Technology advance – In the Indo-Pacific, technological decoupling between the US and China is intensifying, with leaked documents revealing Russian support for Chinese airborne operations planning—potentially aimed at Taiwan. This has heightened concerns over the security of semiconductor supply chains, especially after Taiwan rejected a US proposal to relocate half its chip manufacturing capacity to American soil. The technological standoff is fragmenting global innovation ecosystems, with AI and quantum computing collaborations increasingly confined within geopolitical blocs. As a result, companies in the battery, motor, and charging infrastructure sectors are reassessing their R&D partnerships and supply dependencies, wary of sudden regulatory or export control shifts that could disrupt product roadmaps and market access.
Partnerships – Diplomatic maneuvering in the Middle East has taken center stage, as Israel accepted a US-brokered 20-point peace proposal to end the Gaza conflict, with Qatar and Egypt lending support. The US has issued security guarantees to Qatar following recent hostilities, signaling a recalibration of alliances that could influence energy flows and infrastructure investment across the Gulf. Meanwhile, Palestinian Islamic Jihad, initially rejecting the peace offer, is now seeking revisions, while Hamas faces mounting pressure from regional actors to accept the deal. These shifting alliances are poised to impact cross-border investment in energy infrastructure, particularly LNG and renewables, as Gulf states seek to hedge against geopolitical risk and diversify their economic partnerships.

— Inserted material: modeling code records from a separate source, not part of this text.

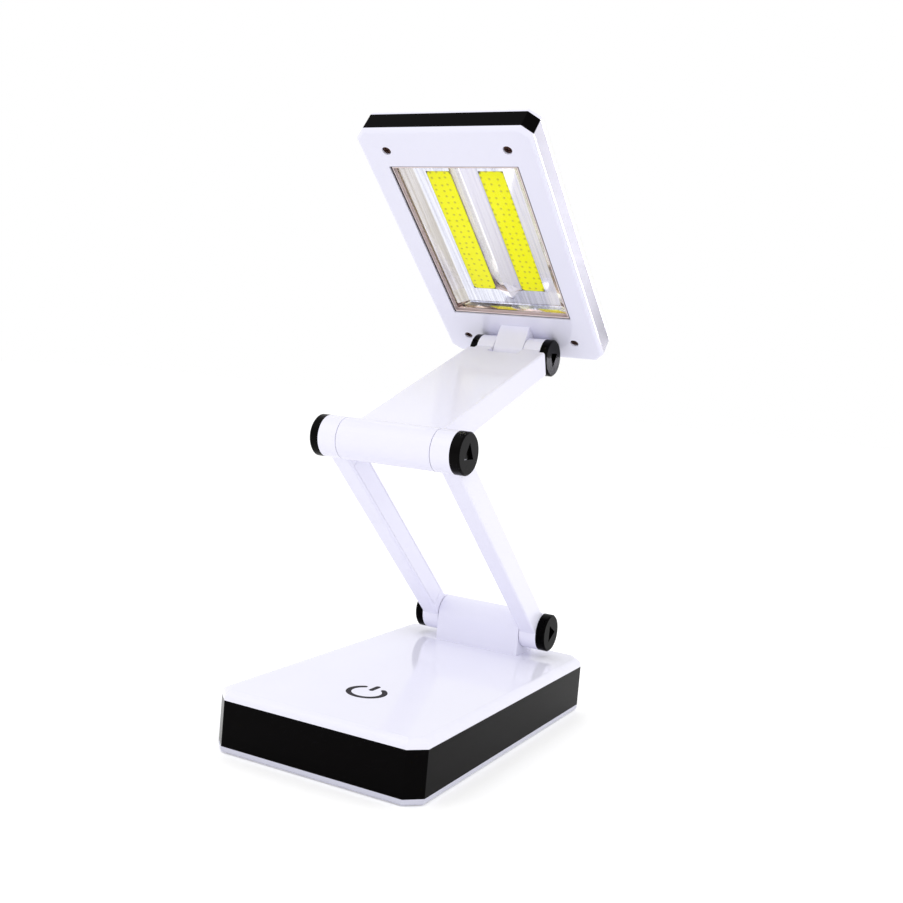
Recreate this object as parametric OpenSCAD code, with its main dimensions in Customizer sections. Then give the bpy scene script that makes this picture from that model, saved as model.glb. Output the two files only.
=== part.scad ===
// Folding desk lamp: a flat base, two hinged arms and a flat lamp head that fold into one stack.
// Millimetres. +Z is up, the front is -Y, and the origin is the middle of the base on the table.
// Arms and head are drawn folded flat, each round its own hinge axis, then turned to the pose they rest in.

/* [Base] */
// Width of the base
base_w = 90; // [84:1:110]
// Depth of the base, front to back
base_d = 154.4; // [150:0.2:180]
// Size of the cut across each corner of the base
base_corner = 5.7; // [4:0.1:9]
// Height that the rubber feet stand out under the tray
foot_h = 0.25; // [0.1:0.05:0.3]
// Radius of a rubber foot
foot_r = 5; // [4:0.5:7]
// Distance of a foot's centre from the base's sides
foot_inset = 11.5; // [10:0.5:14]
// Height of the white tray at the bottom
tray_h = 2.4; // [2.2:0.1:3.5]
// Height of the black band
band_h = 17.6; // [17:0.2:24]
// Height of the white top cover
cover_h = 3.5; // [3:0.1:5]
// Radius of the rounded edge on top of the cover
cover_edge_r = 3; // [1:0.1:3]
// Radius of the rounded edge under the tray
tray_edge_r = 1.2; // [0.5:0.1:2]
// Wall of the band
band_wall = 2.4; // [1.6:0.1:3]
// Thickness of the top cover's plate
cover_plate = 2.2; // [1.6:0.1:2.6]
// Distance of the tray screws from the base's sides
tray_screw_inset = 7.6; // [7:0.1:8.5]
// Distance of the tray screws from the base's front and rear
tray_screw_end = 30.2; // [27:0.1:32]
// Distance of the touch sign's middle from the base's front
touch_inset = 36.7; // [34:0.1:38]

/* [Hinges] */
// Radius of all three hinge barrels and of their caps
barrel_r = 8.3; // [7.8:0.1:9]
// Gap between the folded barrels and the base's top
barrel_lift = 3; // [1:0.1:6]
// Distance of the base hinge's axis from the rear of the base
hinge_inset = 15.4; // [14:0.1:18]
// Radius of the hinge pins
pin_r = 2.5; // [2:0.1:3]
// Radial clearance of a pin in its bore
pin_clearance = 0.05; // [0.02:0.01:0.08]
// Gap between the side faces that turn against each other
side_gap = 0.3; // [0.2:0.05:0.6]
// Half the width of the barrel between the lower arm's ears
barrel_half = 20.5; // [19.8:0.1:24]
// Depth of the pocket for a nut or a pin's head
nut_pocket = 4.5; // [4.2:0.1:5]
// Radius of that pocket
nut_pocket_r = 6; // [5.6:0.1:6.6]
// Radius of a nut, over its corners
nut_r = 4.6; // [4:0.1:5]
// Thickness of a nut or a pin's head
nut_t = 2.2; // [1.8:0.1:2.4]
// Thickness of the stack of spring washers
washer_t = 1; // [0.6:0.1:1.2]

/* [Caps] */
// Thickness of the caps at the base hinge and the elbow
cap_t = 4.1; // [3:0.1:5]
// Thickness of the caps at the head hinge
head_cap_t = 3.7; // [3:0.1:5]
// Width of the slanted edge round a cap's face
cap_chamfer = 0.6; // [0.2:0.1:1]
// Radius over the corners of a cap's triangular recess
cap_mark_r = 4.3; // [3:0.1:5]
// Depth of that recess
cap_mark_depth = 1.2; // [0.6:0.1:2]
// Length of the spigot that holds a cap in its pocket
cap_spigot = 1; // [0.5:0.1:1.1]

/* [Lower arm] */
// Distance between the lower arm's two hinge axes
lower_len = 130; // [126:0.5:134]
// Width of a rail
rail_w = 8; // [7.6:0.1:9]
// Depth of a rail
rail_h = 10.6; // [9:0.1:12]
// Wall of a rail
rail_wall = 1.2; // [1:0.1:1.5]
// Thickness of a rail's inner cover plate
rail_cover_t = 1.2; // [0.8:0.1:1.6]

/* [Upper arm] */
// Distance between the upper arm's two hinge axes
upper_len = 110.3; // [107:0.1:113]
// Width of the upper arm's panel
panel_w = 38.4; // [37:0.1:39]
// Thickness of the panel
panel_h = 11; // [10:0.1:12]
// Wall of the panel
panel_wall = 1.8; // [1.4:0.1:2.2]
// Thickness of the panel's underside cover
panel_cover_t = 1.5; // [1:0.1:2]
// Half the width of the head's knuckle
knuckle_half = 7.2; // [6:0.1:8]
// Distance of the head hinge rings' outer faces from the middle
ring_out = 15.7; // [15.3:0.1:16]

/* [Head] */
// Width of the head
head_w = 77.4; // [76:0.2:90]
// Length of the head
head_len = 132.2; // [131:0.2:133]
// Size of the cut across each corner of the head
head_corner = 4.1; // [3:0.1:7]
// Length of the head behind its hinge axis
head_tail = 10.6; // [10:0.1:11.4]
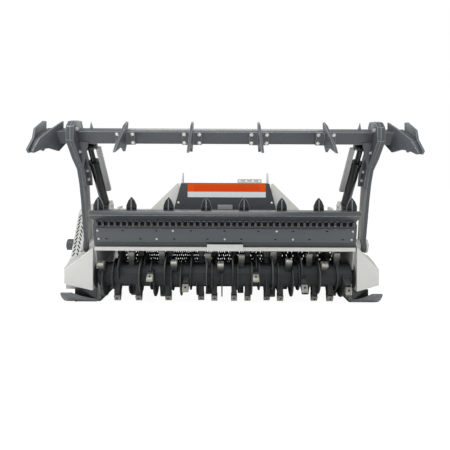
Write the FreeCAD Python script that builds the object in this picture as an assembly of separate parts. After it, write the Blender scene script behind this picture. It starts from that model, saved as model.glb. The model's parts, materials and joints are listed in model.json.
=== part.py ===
import FreeCAD, Part
import math
import os

# A forestry mulching head for a tractor's three-point linkage: an open-fronted housing on two
# skids, a toothed rotor across it, and a tilting push frame that two cylinders hold up.
# Millimetres, +X right seen from the working side, -Y towards the working side, +Z up.
# Sections are written as (y, z) with y measured from the rotor axis; the last step moves
# the whole machine by ROTOR_Y so that the origin is under the middle of it.

os.makedirs("parts", exist_ok=True)
V = FreeCAD.Vector

# Rotor
ROTOR_Y = -154.0
ROTOR_Z = 228.0
TIP_R = 207.0
DRUM_R = 95.0
ROTOR_HALF = 975.0
STUB_R = 45.0
BEARING_GAP = 0.05
FLANGE_R = 110.0
TOOTH_W = 47.0
TABLE_SCALE = ROTOR_HALF / 975.0
DRUM_SIDES = 20
ROUND_SIDES = 24
HOLDER_TOP_R = 158.0
RING_R = 122.0
RING_W = 11.0

# Housing
SIDE_GAP = 13.0
SIDE_IN = ROTOR_HALF + SIDE_GAP
SIDE_T = 12.0
SIDE_OUT = SIDE_IN + SIDE_T
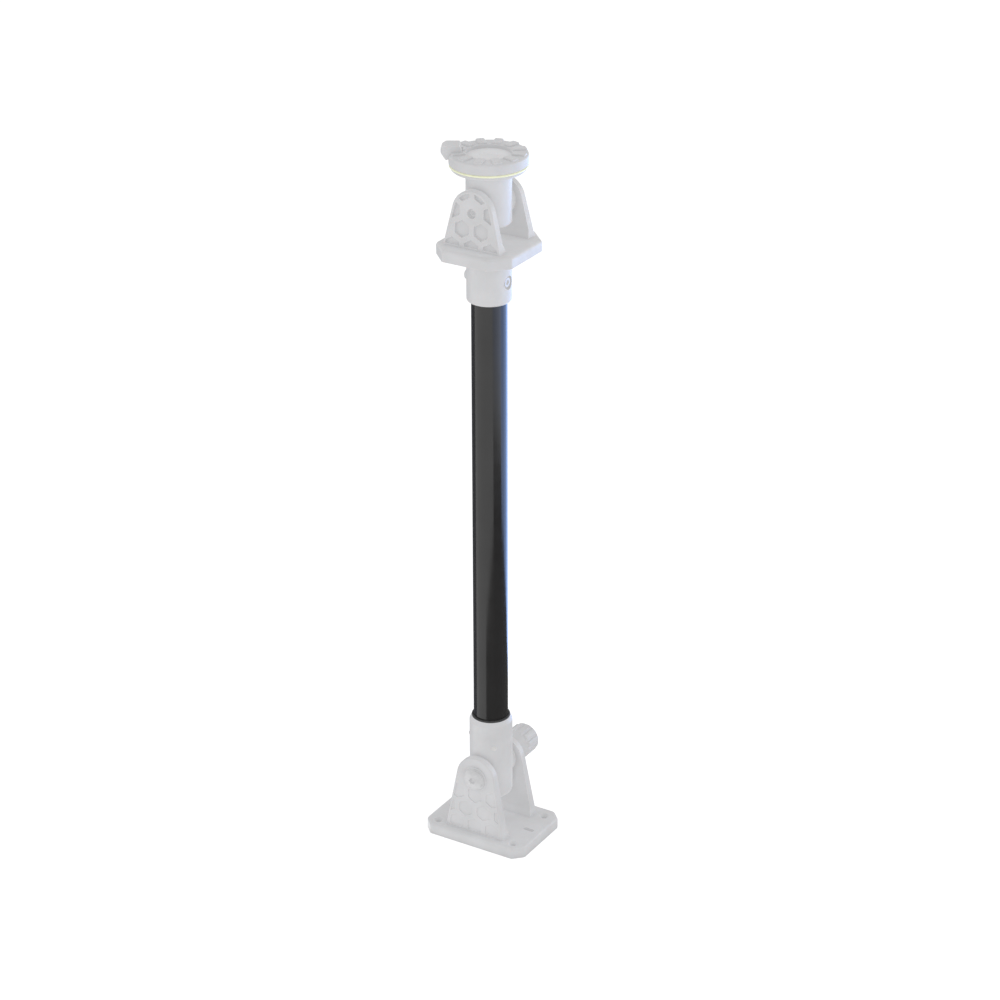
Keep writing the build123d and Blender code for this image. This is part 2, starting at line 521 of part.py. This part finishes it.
# ---- rotating turret ------------------------------------------------------------------------
def turret_cup():
    """Round wall with low radial teeth on its rim and a slot for the lock lever."""
    body = rod_z(CUP_R, CUP_Z0, CUP_Z1)
    body = chamfer(body.edges().sort_by(Axis.Z)[0], 0.8)
    body = fillet(body.edges().sort_by(Axis.Z)[-1], 2.0)
    tooth_r0, tooth_r1 = CUP_RECESS_R + 1.0, CUP_R - 1.2
    tooth = Pos((tooth_r0 + tooth_r1) / 2, 0, CUP_Z1 + TOOTH_H / 2 - 0.5)
    tooth = tooth * Box(tooth_r1 - tooth_r0, TOOTH_WIDTH, TOOTH_H + 1.0)
    tooth = fillet(tooth.edges().filter_by(Axis.Z), 1.5)
    tooth = chamfer(tooth.faces().sort_by(Axis.Z)[-1].edges(), 0.7)
    for step in range(TOOTH_COUNT):
        body += at_angle(tooth, 15 + 360 / TOOTH_COUNT * step)
    body -= rod_z(CUP_RECESS_R, CUP_Z0 - 1, CUP_Z1 + 5)
    body -= rod_z(HUB_R, CUP_Z0 - 1, CUP_FLOOR_Z)
    return body - at_angle(lever_slot(), LEVER_ANGLE)


def turret_hub():
    """Pale disc that closes the cup's recess from below and carries the detent balls."""
    body = rod_z(HUB_R - PRESS, FLANGE_Z1 + FIT, CUP_FLOOR_Z)
    body += rod_z(RING_BORE_R - FIT, FLANGE_Z1 + FIT, CUP_Z0)
    body -= rod_z(HUB_SINK_R, HUB_SINK_Z, CUP_FLOOR_Z + 1)
    body -= rod_z(TURRET_BUSH_R, FLANGE_Z1 - 1, CUP_FLOOR_Z)
    for angle in BALL_ANGLES:
        body -= at_angle(rod_z(BALL_R + FIT, FLANGE_Z1 - 1, BALL_POCKET_Z, DETENT_ORBIT, 0), angle)
    return body


def lever_slot():
    """Slot, window and spring pocket for the lever, pointing along +X."""
    length, height = 30.0, 16.0
    slot = Pos(SLOT_R0 + length / 2, 0, SLOT_Z0 + height / 2) * Box(length, LEVER_WIDTH + 0.6, height)
    window_r0, window_r1 = LEVER_NOSE_R0 - 1.9, LEVER_NOSE_R1 + 0.6
    window = Box(window_r1 - window_r0, LEVER_NOSE_WIDTH + 0.6, height)
    window = Pos((window_r0 + window_r1) / 2, 0, SLOT_Z0) * window
    pin = rod_y(LEVER_PIN_R, -LEVER_PIN_HALF, LEVER_PIN_HALF, LEVER_PIN_AT, LEVER_PIN_Z)
    spring = rod_z(LEVER_SPRING_R + 0.5, LEVER_SPRING_Z0, SLOT_Z0 + 1, LEVER_SPRING_AT)
    return slot + window + pin + spring


def hub_cap():
    """Thin disc that covers the spindle's head, flush with the hub."""
    cap = rod_z(HUB_SINK_R - PRESS, HUB_CAP_Z0, CUP_FLOOR_Z)
    return chamfer(cap.edges().sort_by(Axis.Z)[-1], 0.25)


def turret_bush():
    bush = rod_z(TURRET_BUSH_R - PRESS, FLANGE_Z1 + 0.1, HUB_SINK_Z)
    return bush - rod_z(SPINDLE_R + FIT, FLANGE_Z1, HUB_SINK_Z + 1)


def detent_balls():
    ball = Pos(DETENT_ORBIT, 0, FLANGE_Z1 + BALL_R + 0.05) * Sphere(BALL_R)
    return Compound(children=[at_angle(ball, angle) for angle in BALL_ANGLES])


def detent_springs():
    z0 = FLANGE_Z1 + 2 * BALL_R + 0.1
    spring = coil_z(1.45, 0.28, z0, BALL_POCKET_Z - 0.05, 4, x=DETENT_ORBIT)
    return Compound(children=[at_angle(spring, angle) for angle in BALL_ANGLES])


def lock_lever():
    """Rocking tab: its nose presses on the friction ring and the tab outside lifts it."""
    under, top, heel = LEVER_UNDER_Z, LEVER_TOP_Z, SLOT_R0 + 0.8
    heel_top = CUP_Z1 + TOOTH_H - 0.4
    outline = Polyline((heel, under), (CUP_R + 0.2, under), (CUP_R + 2, under - 0.8),
                       (LEVER_TIP, under + 4.8), (LEVER_TIP, top - LEVER_CROWN),
                       (LEVER_TIP - LEVER_CROWN * 0.3, top - LEVER_CROWN * 0.3),
                       (LEVER_TIP - LEVER_CROWN, top), (LEVER_BACK + 1.2, top), (LEVER_BACK, top - 1.2),
                       (LEVER_BACK - 0.6, heel_top), (heel, heel_top), (heel, under))
    plan = RectangleRounded(2 * LEVER_TIP, LEVER_WIDTH, 6.4)
    tab = extrude(Plane.XZ * make_face(outline), amount=LEVER_WIDTH / 2, both=True)
    tab = tab & (Pos(0, 0, FLANGE_Z1) * extrude(plan, amount=30))
    nose_z = RING_Z1 + 0.15
    nose = Box(LEVER_NOSE_R1 - LEVER_NOSE_R0, LEVER_NOSE_WIDTH, under + 1 - nose_z)
    tab += Pos((LEVER_NOSE_R0 + LEVER_NOSE_R1) / 2, 0, (under + 1 + nose_z) / 2) * nose
    tab -= rod_y(LEVER_PIN_R + FIT, -20, 20, LEVER_PIN_AT, LEVER_PIN_Z)
    return at_angle(tab, LEVER_ANGLE)


def lever_spring():
    z0, z1 = LEVER_SPRING_Z0 + 0.02, LEVER_UNDER_Z - 0.03
    spring = coil_z(LEVER_SPRING_R, 0.25, z0, z1, 4, x=LEVER_SPRING_AT)
    return at_angle(spring, LEVER_ANGLE)


def lever_pin():
    half = LEVER_PIN_HALF - 0.1
    return at_angle(rod_y(LEVER_PIN_R, -half, half, LEVER_PIN_AT, LEVER_PIN_Z), LEVER_ANGLE)


PARTS = {
    "base_bracket": base_bracket,
    "lower_pivot_bolt": lower_pivot_bolt,
    "lower_head_washer": lower_head_washer,
    "lower_pivot_sleeve": lambda: pivot_sleeve(LOWER_PIVOT_Z),
    "lower_friction_discs": lambda: friction_discs(LOWER_PIVOT_Z),
    "knob_washer": knob_washer,
    "knob": knob,
    "knob_insert": knob_insert,
    "knob_cap": knob_cap,
    "lower_socket": lower_socket,
    "lower_pivot_bushes": lambda: pivot_bushes(LOWER_PIVOT_Z),
    "grub_screw": grub_screw,
    "lower_cross_pin": lower_cross_pin,
    "mouth_seal": mouth_seal,
    "tube": tube,
    "tube_end_plugs": tube_end_plugs,
    "upper_bracket": upper_bracket,
    "upper_cross_bolt": upper_cross_bolt,
    "upper_cross_nut": upper_cross_nut,
    "upper_pivot_bolt": upper_pivot_bolt,
    "upper_pivot_nut": upper_pivot_nut,
    "upper_pivot_sleeve": lambda: pivot_sleeve(UPPER_PIVOT_Z),
    "upper_friction_discs": lambda: friction_discs(UPPER_PIVOT_Z),
    "head_neck": head_neck,
    "upper_pivot_bushes": lambda: pivot_bushes(UPPER_PIVOT_Z),
    "neck_insert": neck_insert,
    "friction_ring": friction_ring,
    "head_spindle": head_spindle,
    "spindle_washers": spindle_washers,
    "turret_cup": turret_cup,
    "turret_hub": turret_hub,
    "hub_cap": hub_cap,
    "turret_bush": turret_bush,
    "detent_balls": detent_balls,
    "detent_springs": detent_springs,
    "lock_lever": lock_lever,
    "lever_pin": lever_pin,
    "lever_spring": lever_spring,
}

for name, make in PARTS.items():
    export_step(make(), f"parts/{name}.step")
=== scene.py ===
"""Tilting rail post: surfaces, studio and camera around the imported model. Metres, +Z up."""
import json
from math import cos, radians, sin

import bpy
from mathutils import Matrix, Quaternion, Vector

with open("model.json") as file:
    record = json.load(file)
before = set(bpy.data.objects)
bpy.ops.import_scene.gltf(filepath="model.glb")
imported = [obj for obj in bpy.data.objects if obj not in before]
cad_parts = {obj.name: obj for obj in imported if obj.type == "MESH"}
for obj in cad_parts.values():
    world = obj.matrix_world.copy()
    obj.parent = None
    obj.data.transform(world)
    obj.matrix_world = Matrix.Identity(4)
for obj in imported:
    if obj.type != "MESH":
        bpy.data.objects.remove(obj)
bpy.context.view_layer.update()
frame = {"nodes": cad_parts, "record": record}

MM = 0.001
LIFT = 1.45                     # painted glow of the pale fittings, lifting their shade, in shares of their colour

VIEW_TURN = radians(31.3)       # how far the camera is turned round from the -Y side
RIGHT = Vector((cos(VIEW_TURN), sin(VIEW_TURN), 0))
AHEAD = Vector((-sin(VIEW_TURN), cos(VIEW_TURN), 0))
UP = Vector((0, 0, 1))


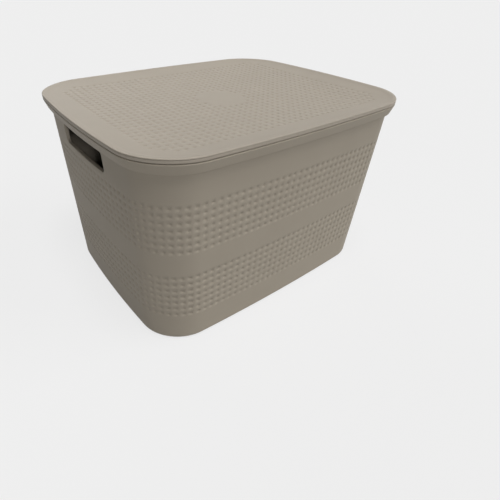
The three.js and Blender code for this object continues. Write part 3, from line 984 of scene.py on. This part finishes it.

Acquisitions/expansions – The defense sector is experiencing a surge in demand, with Lockheed Martin, Raytheon Technologies, and Northrop Grumman reporting increased orders linked to the Russia-Ukraine conflict. European energy-intensive industries, however, are struggling with persistently high input costs, prompting a wave of consolidation and asset sales as companies seek to shore up balance sheets. In parallel, non-Russian energy producers are ramping up capacity expansions to capitalize on elevated prices and fill supply gaps left by sanctions and disrupted Russian exports. These moves are reshaping the competitive landscape in both defense and energy, with new entrants and established players vying for market share amid heightened geopolitical uncertainty.
Regulatory/policy – On the regulatory front, G7 finance ministers have pledged coordinated action against nations importing Russian oil, signaling a tightening of sanctions enforcement that could further disrupt global energy and shipping markets. In the US, a government shutdown has begun following a budget impasse, raising concerns about delayed regulatory approvals and funding for critical infrastructure projects, including EV charging networks and grid modernization. In Europe, monetary policy decisions in Frankfurt are being closely watched, as central banks weigh the risks of inflation against the need to support growth in an increasingly fragmented global economy. These policy shifts are contributing to heightened volatility in financial markets, with safe-haven assets such as the US dollar and Swiss franc in high demand.
Finance/business – Financial markets are reacting to these geopolitical shocks with pronounced risk aversion. The FX market has seen sharp moves, with investors flocking to safe-haven currencies amid uncertainty over trade disputes and energy supply disruptions. Asset classes exposed to global supply chains, such as industrials and automotives, are under pressure, while defense and non-Russian energy equities are outperforming on expectations of sustained demand. Cross-border investment flows are being rerouted, as capital seeks stability in jurisdictions perceived as insulated from geopolitical risk. Venture capital activity in clean tech and transportation engineering is increasingly focused on projects that enhance supply chain resilience and energy independence, reflecting a strategic pivot in response to the new era of geopolitical volatility.